Reaching fifteen minutes late for the meeting was probably one of the better moments of the day, for, those fifteen minutes, I was NOT drilled. The entire day, merciless souls took pleasure in butchering me and pointing out flaws with my proposed design. I was supposed to presenting, but the amount of time I spoke paled in comparison with the amount of time my revered guests spent critiquing and tearing apart my design. Just before lunch, my manager approached me and asked me to come up with a fresh design in the next four hours, he was rescheduling a design meeting with clients after that and would like me to present a modified design, taking into consideration the feedback I received.

Onasadhya, the traditional feast is the highlight of Onam day.

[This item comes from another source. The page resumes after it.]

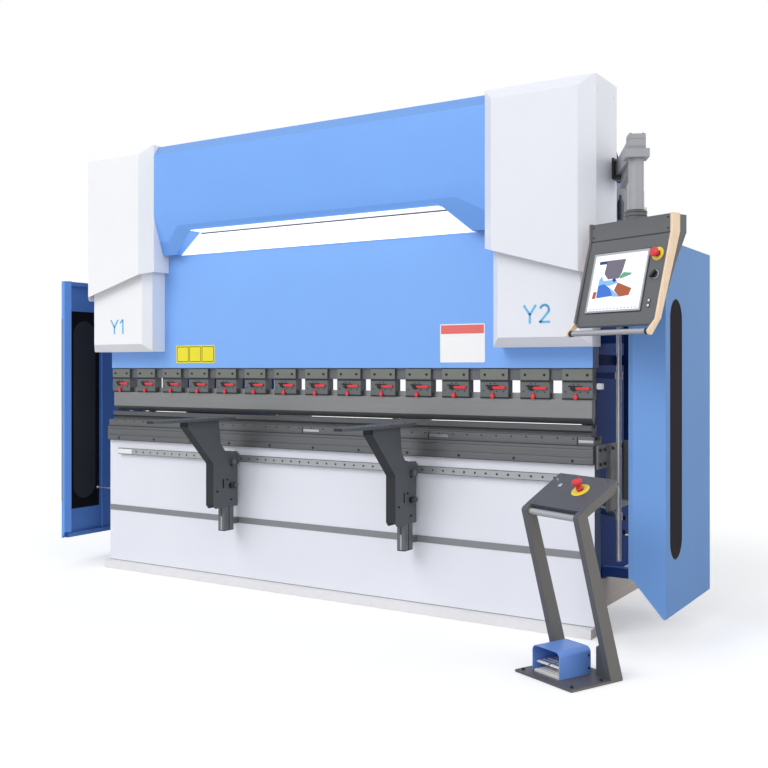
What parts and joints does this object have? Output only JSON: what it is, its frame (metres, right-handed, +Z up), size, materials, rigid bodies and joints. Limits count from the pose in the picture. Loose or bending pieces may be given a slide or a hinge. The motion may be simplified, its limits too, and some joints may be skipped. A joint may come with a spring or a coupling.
{
  "type": "electrohydraulic press brake",
  "caption": "Press brake with a hydraulic ram over a long bed, quick tool clamps, side guards, swing-arm pendant, sheet support arms, back gauge and a foot console.",
  "frame": {"origin": "on the floor under the bending plane, at mid-length, on the underside of the base flange", "axes": "+X along the bend line to the right as the operator sees it, +Y to the back, +Z up"},
  "size_m": [4.0693, 2.1507, 2.582],
  "materials": {
    "blue_paint": "smooth powder coat",
    "shade_blue_paint": "smooth powder coat",
    "white_paint": "fine textured powder coat",
    "light_grey_paint": "satin paint",
    "table_steel": "ground and oiled",
    "dark_steel": "blackened",
    "ground_steel": "ground",
    "guide_brass": "machined",
    "red_plastic": "moulded",
    "smoked_acrylic": "smoked, glossy",
    "grey_casting": "painted casting",
    "dark_grey_paint": "fine textured powder coat",
    "black_plastic": "moulded",
    "beech_wood": "lacquered beech",
    "screen_bezel": "moulded bezel with a glass screen",
    "chrome_tube": "polished"
  },
  "bodies": {
    "frame": {"side_frame_left": "blue_paint", "side_frame_right": "blue_paint", "bed_beam": "blue_paint", "front_hood": "blue_paint", "pedal_hood": "blue_paint", "cross_members": "shade_blue_paint", "cylinders": "shade_blue_paint", "guard_arms": "shade_blue_paint", "base_frame": "white_paint", "bed_apron": "white_paint", "upper_cover_left": "white_paint", "upper_cover_right": "white_paint", "light_panel": "white_paint", "cabinet_box": "white_paint", "guide_strip": "light_grey_paint", "oil_tank": "light_grey_paint", "linear_scales": "light_grey_paint", "crowning_table": "table_steel", "die_block": "table_steel", "die_rail": "dark_steel", "pump_unit": "dark_steel", "front_rail": "ground_steel", "hydraulic_pipes": "ground_steel", "guard_posts": "ground_steel", "gauge_rails": "ground_steel", "ram_guides": "guide_brass", "console_stand": "dark_grey_paint", "console_panel": "dark_grey_paint", "pendant_bracket": "black_plastic", "console_bar": "chrome_tube"},
    "ram": {"ram_beam": "blue_paint", "clamp_bar": "dark_steel", "tool_clamps": "dark_steel", "clamp_levers": "red_plastic", "punch": "table_steel", "piston_rods": "ground_steel", "scale_heads": "dark_steel", "lower_cover_left": "white_paint", "lower_cover_right": "white_paint"},
    "guard_left": {"guard_left": "blue_paint", "guard_window_left": "smoked_acrylic"},
    "guard_right": {"guard_right": "blue_paint", "guard_window_right": "smoked_acrylic"},
    "cabinet_door": {"cabinet_door": "white_paint"},
    "gauge_beam": {"gauge_beam": "shade_blue_paint"},
    "gauge_finger_left": {"gauge_finger_left": "table_steel"},
    "gauge_finger_right": {"gauge_finger_right": "table_steel"},
    "support_carriage_left": {"support_carriage_left": "grey_casting"},
    "support_carriage_right": {"support_carriage_right": "grey_casting"},
    "support_arm_left": {"support_arm_left": "dark_grey_paint"},
    "support_arm_right": {"support_arm_right": "dark_grey_paint"},
    "pendant_arm": {"pendant_arm": "grey_casting"},
    "pendant_head": {"control_housing": "dark_grey_paint", "control_cheeks": "beech_wood", "control_screen": "screen_bezel"},
    "control_stop": {"control_stop": "red_plastic"},
    "control_selector": {"control_selector": "black_plastic"},
    "console_stop": {"console_stop": "red_plastic"},
    "pedal_left": {"pedal_left": "ground_steel"},
    "pedal_right": {"pedal_right": "ground_steel"}
  },
  "joints": [
    {"name": "ram_stroke", "type": "slide", "parent": "frame", "child": "ram", "axis": [0, 0, 1], "range_m": [-0.012, 0.17]},
    {"name": "guard_left_swing", "type": "hinge", "parent": "frame", "child": "guard_left", "pos_m": [-1.941, 0.597, 0.2], "axis": [0, 0, -1], "range_deg": [0, 90]},
    {"name": "guard_right_swing", "type": "hinge", "parent": "frame", "child": "guard_right", "pos_m": [1.941, 0.597, 0.2], "axis": [0, 0, 1], "range_deg": [0, 90]},
    {"name": "cabinet_door_swing", "type": "hinge", "parent": "frame", "child": "cabinet_door", "pos_m": [1.661, 0.516, 1.6], "axis": [0, 0, -1], "range_deg": [0, 110]},
    {"name": "gauge_depth", "type": "slide", "parent": "frame", "child": "gauge_beam", "axis": [0, 1, 0], "range_m": [-0.05, 0.35]},
    {"name": "gauge_finger_left_shift", "type": "slide", "parent": "gauge_beam", "child": "gauge_finger_left", "axis": [1, 0, 0], "range_m": [-0.3, 0.3]},
    {"name": "gauge_finger_right_shift", "type": "slide", "parent": "gauge_beam", "child": "gauge_finger_right", "axis": [1, 0, 0], "range_m": [-0.3, 0.3]},
    {"name": "support_left_shift", "type": "slide", "parent": "frame", "child": "support_carriage_left", "axis": [1, 0, 0], "range_m": [-0.9, 1]},
    {"name": "support_right_shift", "type": "slide", "parent": "frame", "child": "support_carriage_right", "axis": [1, 0, 0], "range_m": [-1, 0.85]},
    {"name": "support_left_height", "type": "slide", "parent": "support_carriage_left", "child": "support_arm_left", "axis": [0, 0, 1], "range_m": [-0.06, 0.03]},
    {"name": "support_right_height", "type": "slide", "parent": "support_carriage_right", "child": "support_arm_right", "axis": [0, 0, 1], "range_m": [-0.06, 0.03]},
    {"name": "pendant_arm_swing", "type": "hinge", "parent": "frame", "child": "pendant_arm", "pos_m": [1.695, 0.075, 2.19], "axis": [0, 0, 1], "range_deg": [-4, 8]},
    {"name": "pendant_head_swivel", "type": "hinge", "parent": "pendant_arm", "child": "pendant_head", "pos_m": [1.872, -0.274, 2], "axis": [0, 0, 1], "range_deg": [-8, 18]},
    {"name": "control_stop_press", "type": "slide", "parent": "pendant_head", "child": "control_stop", "axis": [0.3864, 0.8886, -0.2473], "range_m": [0, 0.005], "stiffness_N_per_m": 800},
    {"name": "control_selector_turn", "type": "hinge", "parent": "pendant_head", "child": "control_selector", "pos_m": [2.00779, -0.44322, 1.63526], "axis": [0.3864, 0.8886, -0.2473], "range_deg": [-45, 45]},
    {"name": "console_stop_press", "type": "slide", "parent": "frame", "child": "console_stop", "axis": [0.2134, 0.4682, -0.8575], "range_m": [0, 0.005], "stiffness_N_per_m": 800},
    {"name": "pedal_left_press", "type": "hinge", "parent": "frame", "child": "pedal_left", "pos_m": [1.70884, -0.59224, 0.042], "axis": [0.91, -0.4147, 0], "range_deg": [0, 10], "stiffness_Nm_per_rad": 12, "springref_deg": -5.73},
    {"name": "pedal_right_press", "type": "hinge", "parent": "frame", "child": "pedal_right", "pos_m": [1.70884, -0.59224, 0.042], "axis": [0.91, -0.4147, 0], "range_deg": [0, 10], "stiffness_Nm_per_rad": 12, "springref_deg": -5.73}
  ]
}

I forgot the traditions and heritage of Onam as I sat bleary eyed in front of computer thinking how best to reduce the number rotten eggs I had earned in my portfolio earlier in the day. The clock continued its journey past lunch time, going at its nice leisurely pace. The concept of time had melted away in front of me, I just knew the deadline, nothing else. I kept pecking away at my computer, rest of the world numb and frozen.
The evening meeting seemed to stretch on forever, and it was not much different from the morning sessions. Sometimes I wondered if I were sitting in the Parliament House, the ruckus these people were creating would’ve certainly give the honorable parliamentarians a run for their money. The endless debates and discussions were led to nowhere till they finally decide to succumb to natural forces and conclude for the day, the discussion to be continued next morning.


The clock struck ten. Suddenly I remembered I was hungry, the last meal I had was a bowl of stale cereal before I rushed off to office at seven in the morning. I opened Paint. Drew a couple of flowers with the most elementary drawing skills I had. Typed in Happy Onam. Set it as my desktop background. Shrugging, I wished myself a Happy Onam two hours before my clock moved on to the next date on the calendar.